Apple a annoncé l'arrivée de nouvelles fonctions d'identification des photos sur iOS qui utiliseront des algorithmes de hachage pour faire correspondre le contenu des photos de la galerie des utilisateurs avec des éléments connus d'abus d'enfants, tels que la pornographie enfantine. L'iPhone téléchargera un ensemble d'empreintes numériques représentant le contenu illégal, puis comparera chaque photo de la galerie de l'utilisateur à cette liste. Le projet, qui devrait prendre vie aux États-Unis avant d'être étendu au reste du monde, suscite l'indignation et la communauté dénonce une surveillance de masse orchestrée par Apple.

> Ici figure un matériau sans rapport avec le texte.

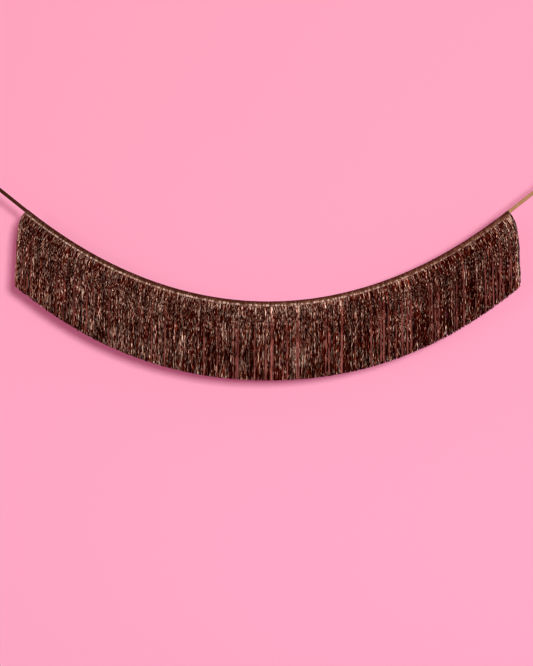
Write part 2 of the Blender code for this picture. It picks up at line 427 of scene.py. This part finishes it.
def hangStrand(shape, distance, side, tone, rng):
    # the unit strip, put on the path that this strand hangs in
    start = swag["casingHeight"] - strands["tuck"]
    x, z, slope = alongSwag(distance)
    x, z = x + start * math.sin(slope), z - start * math.cos(slope)
    share = distance / (swag["bandLength"] / 2)
    bend = strands["bend"] * (1 + strands["bendSkew"] * share)
    lean = math.tan(slope) * rng.uniform(*strands["lean"])
    steep = 1 / math.cos(slope)
    slack = bend * (steep - 1 - math.log((1 + steep) / 2))
    uneven = np.clip((share - strands["raggedFrom"]) / strands["raggedOver"], 0, 1)
    ragged = strands["ragged"] * (1 + uneven * strands["raggedRight"])
    flank = math.sin(math.pi * abs(share) ** strands["flankPower"])
    length = swag["bannerDrop"] - start - slack - ragged * rng.random() ** strands["raggedPower"] \
        - strands["shortMiddle"] + strands["longFlanks"] * flank
    down = -shape[:, 2]
    drop = down * length
    splay = strands["splay"][int(share > 0)] * share ** 3
    pathX = x + bend * lean * (1 - np.exp(-drop / bend)) + splay * drop
    angle = np.arctan(lean * np.exp(-drop / bend) + splay)

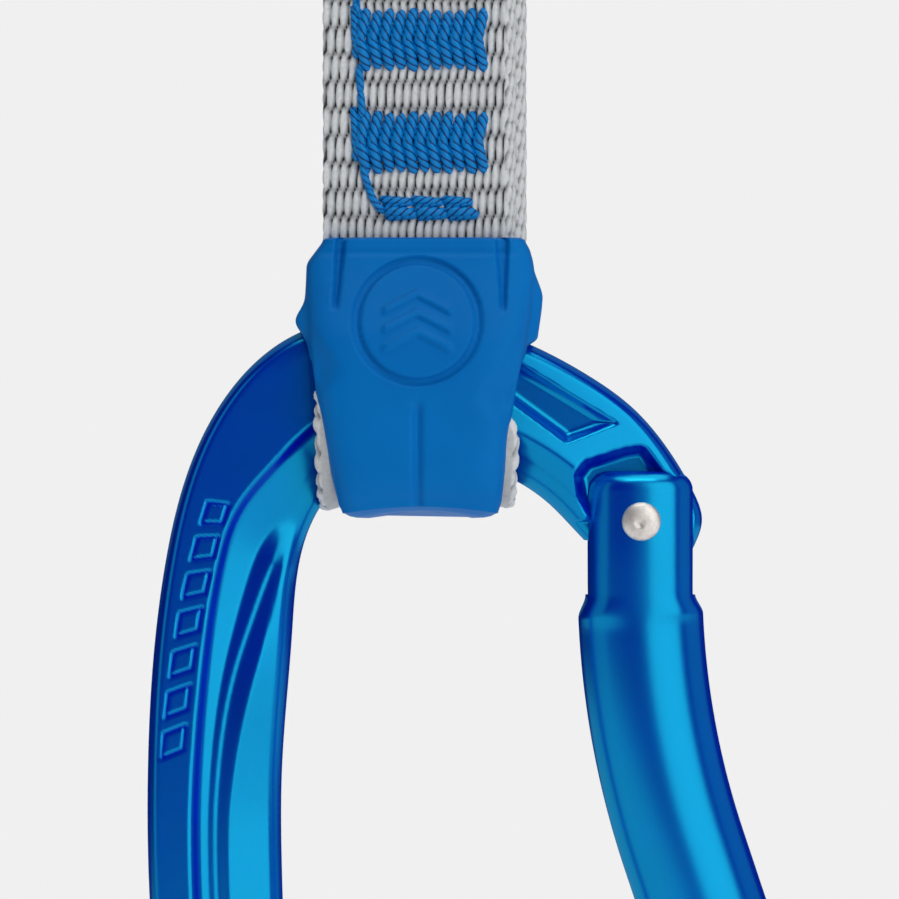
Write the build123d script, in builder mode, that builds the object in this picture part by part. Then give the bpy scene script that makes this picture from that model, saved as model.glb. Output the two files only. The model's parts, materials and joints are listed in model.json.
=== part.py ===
from build123d import *
import math
import os

# Climbing quickdraw, in millimetres.  +Z is up, +X is the side of the gates, and the front faces -Y.
# The origin is the point of the bolt-end carabiner's basket that hangs on the bolt hanger.
os.makedirs("parts", exist_ok=True)

# ---------------------------------------------------------------- driving dimensions
body_depth = 9.6            # carabiner body, front to back
body_round = 2.6            # rounding of the body's long edges
basket_depth = 80.5         # from the bar's centre to the inside of the basket
bar_gap = 99.5              # from one carabiner's bar centre to the other's

gate_pivot = (21.9, -13.1)  # rivet axis, seen from the bar's centre
gate_angle = 28.0           # opening angle
tip_lean = 10.87            # angle of the gate's tip from straight down, at the rivet
gate_length = 48.8          # rivet axis to the gate's tip
gate_depth = 10.2
gate_width = 12.5
ear_width = 10.6
ear_top = 4.8               # ears above the rivet axis
ear_bottom = 9.2            # where the gate widens, below the rivet axis
bend_start = 5.9            # where the bent gate starts to curve, below the rivet axis
bend_radius = 85.0
bend_angle = 18.4

tongue = 4.0                # thickness of the body's tongue between the gate's ears
slot = 4.3                  # slot between the ears
slot_bottom = 6.9           # below the rivet axis
rivet_r = 1.6
rivet_head_r = 1.94
rivet_dome = 0.5
fit = 0.05                  # radial running clearance
gap = 0.3                   # clearance between a gate and the body's nose

cam_r = 4.4                 # cam's low part, from the rivet axis
cam_rise = 2.0              # cam's rise, per radian of gate angle
plunger_r = 2.1
plunger_start = 6.7         # centre of the plunger's round end, below the rivet axis
plunger_length = 6.5
bore_end = 26.1
spring_wire = 0.5
spring_r = 1.75
spring_pitch = 1.45

nose_from = 8.0             # nose, as angles about the rivet from straight down
nose_to = 16.5
stem_half = 1.7
head_half = 3.2
head_low = 43.9             # nose head, as distances from the rivet axis
head_high = 46.6

web = 2.4                   # one layer of webbing
web_width = 20.5
loop_width = 17.3           # webbing where it goes round a bar
sling_x = 0.4               # centre of the sling's width
swing_drop = 0.9            # swing axis, from the bar's centre into the carabiner
swing_r = 9.4               # inside of the loose loop
flex_height = 29.75         # bend line, above the rope-end bar's centre
flex_gap = 0.3
tack_pitch = 10.25
tack_size = (13.0, 5.9)
end_tack_size = (9.3, 2.7)
thread = 0.5                # thickness of the sewn threads
thread_sink = 0.2           # how far they are pulled into the webbing
thread_fit = 0.02           # gap between the threads and the webbing
line_x = -6.0               # the running thread

body_curve_length = 60      # the body's long edges are longer than this
gate_edge_length = 14       # and the gate's are longer than this
gate_round = 3.2            # rounding of the gate's long edges
ear_core = 1.0              # how far the ears' core lies behind their cheeks
ear_step = 1.2              # height of the slope from the ears to the gate
gate_inset = 0.3            # how far the ears' core stays inside the gate's width
head_depth = 0.8            # the rivet's head inside the ear
pocket_depth = 1.4
channel_depth = 1.2
stub_r = 1.1                # plunger's stub inside the spring
stub_length = 2.0
past_tip = 2.0              # cutters and blanks run this far past the gate's tip
clear_of_part = 20.0        # length that takes a cutter clean through the webbing and the keeper
tack_count = 5
first_tack = 24.65          # above the rope-end bar's centre
lower_end_tack = 18.15
upper_end_tack = 6.6        # above the last bar tack

pivot_x, pivot_z = gate_pivot
half_body = body_depth / 2
half_gate = gate_depth / 2
half_width = gate_width / 2
half_web = web_width / 2
half_loop = loop_width / 2
bolt_z = -basket_depth
rope_z = bolt_z - bar_gap
swing_z = bolt_z + swing_drop
flex_z = rope_z + flex_height

# Carabiner faces: local x is +X, and local y runs from the basket to the bar.
rope_face = Plane(origin=(0, 0, rope_z), x_dir=(1, 0, 0), z_dir=(0, -1, 0))
bolt_face = Plane(origin=(0, 0, bolt_z), x_dir=(1, 0, 0), z_dir=(0, 1, 0))
side_face = Plane(origin=(sling_x, 0, 0), x_dir=(0, 1, 0), z_dir=(1, 0, 0))
front_face = Plane(origin=(0, 0, 0), x_dir=(1, 0, 0), z_dir=(0, -1, 0))


# ---------------------------------------------------------------- helpers
def finish(name, label):
    """Labels one finished piece and writes it."""
    name.part.label = label
    export_step(name.part, f"parts/{label}.step")
    return name.part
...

À en juger par le nombre de critiques négatives vis-à-vis d'Apple, cette initiative n'est sans doute pas la meilleure de l'entreprise dans sa lutte contre la pédophilie et la pédopornographie. Apple, qui est un fervent défenseur de la vie privée et qui est connu pour avoir refusé de déverrouiller l'iPhone d'un suspect dans le cadre d'une enquête fédérale, envisage désormais d'"espionner" ses utilisateurs. L'entreprise a l'intention d'installer un logiciel sur les iPhone américains pour détecter les images d'abus d'enfants. Elle a présenté son projet pour la première à des universitaires en début de semaine lors d'une visioconférence.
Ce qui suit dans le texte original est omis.